Frequently Asked Questions

Why couldn't Heracles use weapons against the Nemean Lion?
The Nemean Lion's hide was magically impervious to all mortal weapons, arrows, spears, and blades simply could not penetrate it. This divine invulnerability was the lion's most defining characteristic and the key challenge of the First Labor. Heracles was forced to abandon his weapons and defeat the lion in hand-to-hand combat, ultimately strangling it with his bare hands inside its cave.
How did Heracles skin the Nemean Lion if its hide was impenetrable?
After killing the lion, Heracles found that his own tools, knife, sword, could not cut through the hide. He solved the problem by using the lion's own claws, which were sharp enough to cut the very hide that no forged weapon could pierce. This detail highlights the theme of turning a monster's own power against it, which recurs throughout the Twelve Labors.
What did Heracles do with the Nemean Lion's skin?
Heracles wore the lion's pelt as a cloak and used the skull as a helmet, making the indestructible hide his own armor. The lion skin became his most iconic attribute, his defining symbol in virtually every work of ancient and later art, signifying both his great strength and his ability to overcome the seemingly unconquerable.

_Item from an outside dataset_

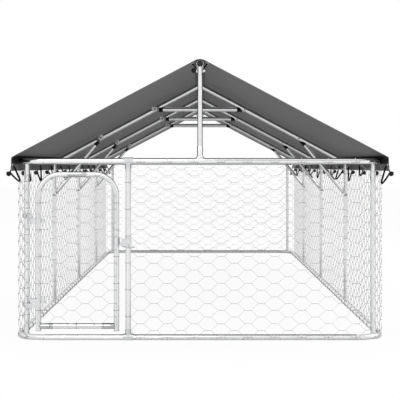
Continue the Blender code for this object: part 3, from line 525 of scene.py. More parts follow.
class GeometryTree:
    """A Geometry Nodes tree with named inputs, and the way to run it on paths or points."""

    def __init__(self, name: str, inputs: Iterable[tuple[str, str]]) -> None:
        """Make the tree's interface.

        Args:
            name: The tree's name.
            inputs: Pairs of an input's name and its socket type.
        """
        self.tree = bpy.data.node_groups.new(name, "GeometryNodeTree")
        face = self.tree.interface
        face.new_socket("Geometry", in_out="INPUT", socket_type="NodeSocketGeometry")
        self.ids: dict[str, str] = {}
        for label, kind in inputs:
            item = face.new_socket(label, in_out="INPUT", socket_type=kind)
            self.ids[label] = item.identifier
        face.new_socket("Geometry", in_out="OUTPUT", socket_type="NodeSocketGeometry")
        self.source = self.add("NodeGroupInput")

    def add(self, kind: str, *options: Any) -> bpy.types.Node:
        """Add a node, with the settings and sockets that add_node takes."""
        return add_node(self.tree, kind, *options)

    def close(self, geometry: bpy.types.NodeSocket, material: bpy.types.NodeSocket) -> None:
        """End the tree in Realize Instances and Set Material.

        Args:
            geometry: What the tree made.
            material: The material input.
        """
        real = self.add("GeometryNodeRealizeInstances", None, {0: geometry})
        dressed = self.add(
            "GeometryNodeSetMaterial", None, {"Geometry": real.outputs[0], "Material": material}
        )
        end = self.add("NodeGroupOutput")
        self.tree.links.new(dressed.outputs[0], end.inputs[0])

    def run(self, name: str, mesh: bpy.types.Mesh, values: dict[str, Any]) -> bpy.types.Object:
        """Run the tree on a mesh and keep the result as a plain mesh object.

        Args:
            name: The new piece's name.
            mesh: The input mesh.
            values: The inputs' values, by name.

        Returns:
            The piece, at the origin.
        """
        maker = new_object(f"{name}_maker", mesh)
        modifier = maker.modifiers.new("maker", "NODES")
        modifier.node_group = self.tree
        for label, value in values.items():
            modifier[self.ids[label]] = value
        bpy.context.view_layer.update()
        graph = bpy.context.evaluated_depsgraph_get()
        result = bpy.data.meshes.new_from_object(maker.evaluated_get(graph))
        maker.modifiers.remove(modifier)
        bpy.data.objects.remove(maker)
        result.name = name
        return new_object(name, result)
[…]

What constellation is associated with the Nemean Lion?
The constellation Leo was identified by the ancient Greeks as the Nemean Lion, placed in the sky by Zeus to commemorate Heracles' First Labor. The lion's celestial form gave it a kind of immortality in defeat, making the monster an eternal monument to heroic achievement. Leo remains one of the most recognizable constellations in the night sky.
Was the Nemean Lion related to other monsters in Greek mythology?

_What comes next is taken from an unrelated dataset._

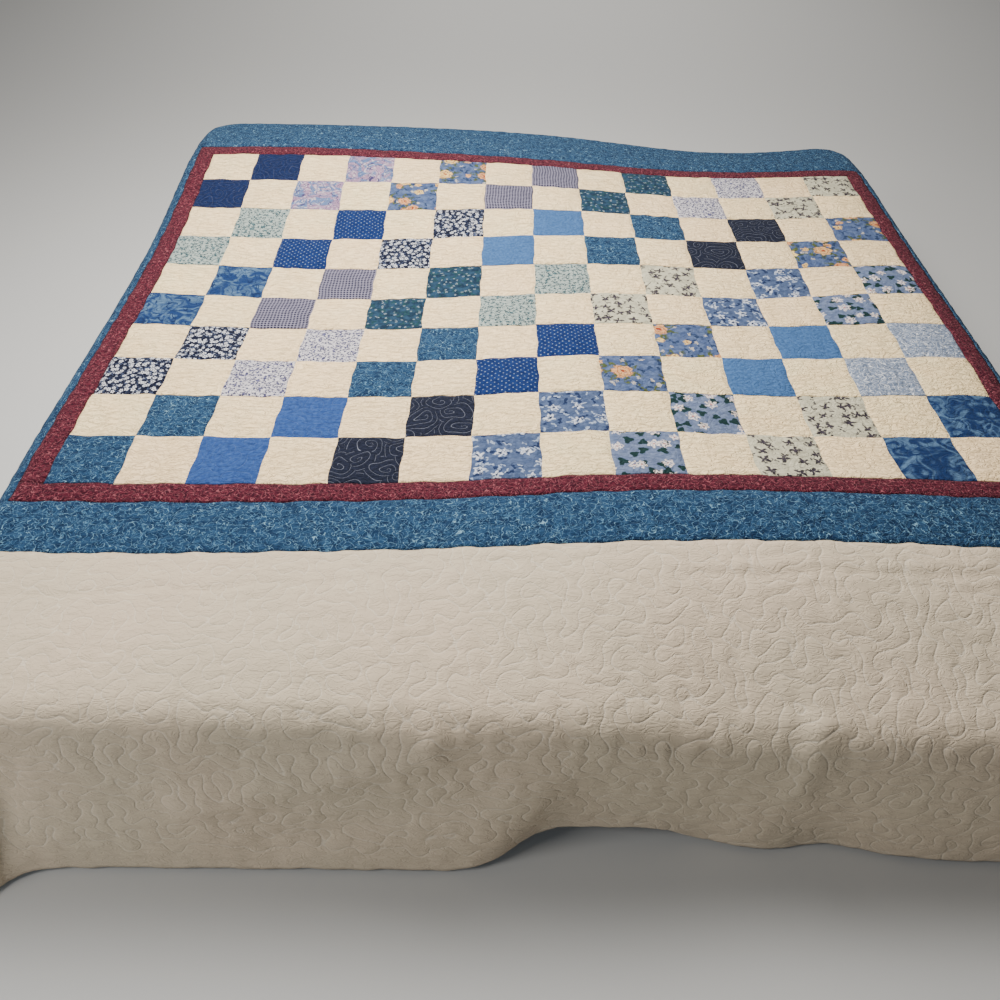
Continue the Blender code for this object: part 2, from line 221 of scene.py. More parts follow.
# %% The drape function
def split(s, t):
    """The nearest point of the bed's core, the direction out of it and the distance."""
    a, b = np.clip(s, -CORE_X, CORE_X), np.clip(t, -CORE_Y, CORE_Y)
    out = np.hypot(s - a, t - b)
    safe = np.maximum(out, 1e-9)
    return a, b, (s - a) / safe, (t - b) / safe, out


def drape(s, t, gap=CLEARANCE, folded=True):
    """Where flat points lie, gap metres outside the mattress, as rows of x, y, z."""
    a, b, across, along, out = split(s, t)
    roll = EDGE_ROUND + gap
    past = np.maximum(out - LEVEL_OUT, 0)
    slope = 0.0
    if folded:
        down = np.clip((past - roll * math.pi / 2) / HANG, 0, 1)
        reach, _ = fold_at(place_round(a, b, across, along), down)
        slope = np.arcsin(np.minimum(reach / HANG, MOST_SLOPE))
    turn = np.minimum(past / roll, math.pi / 2 - slope)
    straight = past - roll * turn
    ahead = np.minimum(out, LEVEL_OUT) + roll * np.sin(turn) + straight * np.sin(slope)
    fall = roll * (1 - np.cos(turn)) + straight * np.cos(slope)
    edge = np.minimum(ahead, CORNER_ROUND)
    height = lie(a + across * edge, b + along * edge) - CLEARANCE + gap
    return np.stack([a + across * ahead, b + along * ahead, height - fall], axis=-1)


def hem_distance(a, b, across, along):
    """Flat distance from the core to the hem that hangs just over the floor."""
    roll = EDGE_ROUND + CLEARANCE
    reach, lift = fold_at(place_round(a, b, across, along), 1.0)
    slope = np.arcsin(np.minimum(reach / HANG, MOST_SLOPE))
    turn = math.pi / 2 - slope
    top = lie(a + across * CORNER_ROUND, b + along * CORNER_ROUND)
    straight = (top - roll * (1 - np.cos(turn)) - HEM_HEIGHT - lift) / np.cos(slope)
    return LEVEL_OUT + roll * turn + straight


print("hem at", np.round(drape(np.array([0.0]), -CORE_Y - hem_distance(0.0, -CORE_Y, *FOOT)), 3))

# %% [markdown]
# ## Stipple quilting
# The cream border is quilted with one wandering line that never crosses itself. Its lobes are
# 3 to 4 cm wide and look like clouds. A free hand draws them as bulbs joined by necks, so here
# jittered points on a lattice are joined into a random tree. Bulbs and necks round that tree
# have an outline, and this outline is the sewn line. The field below is the distance to it.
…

Yes. In the most common tradition, the Nemean Lion was an offspring of the monsters Typhon and Echidna, which made it a sibling of the Lernaean Hydra, Cerberus, the Chimera, and the two-headed dog Orthrus. All of these creatures were ultimately defeated by heroes as part of their great mythological cycles, suggesting a deliberate pattern in which civilization overcomes primordial chaos.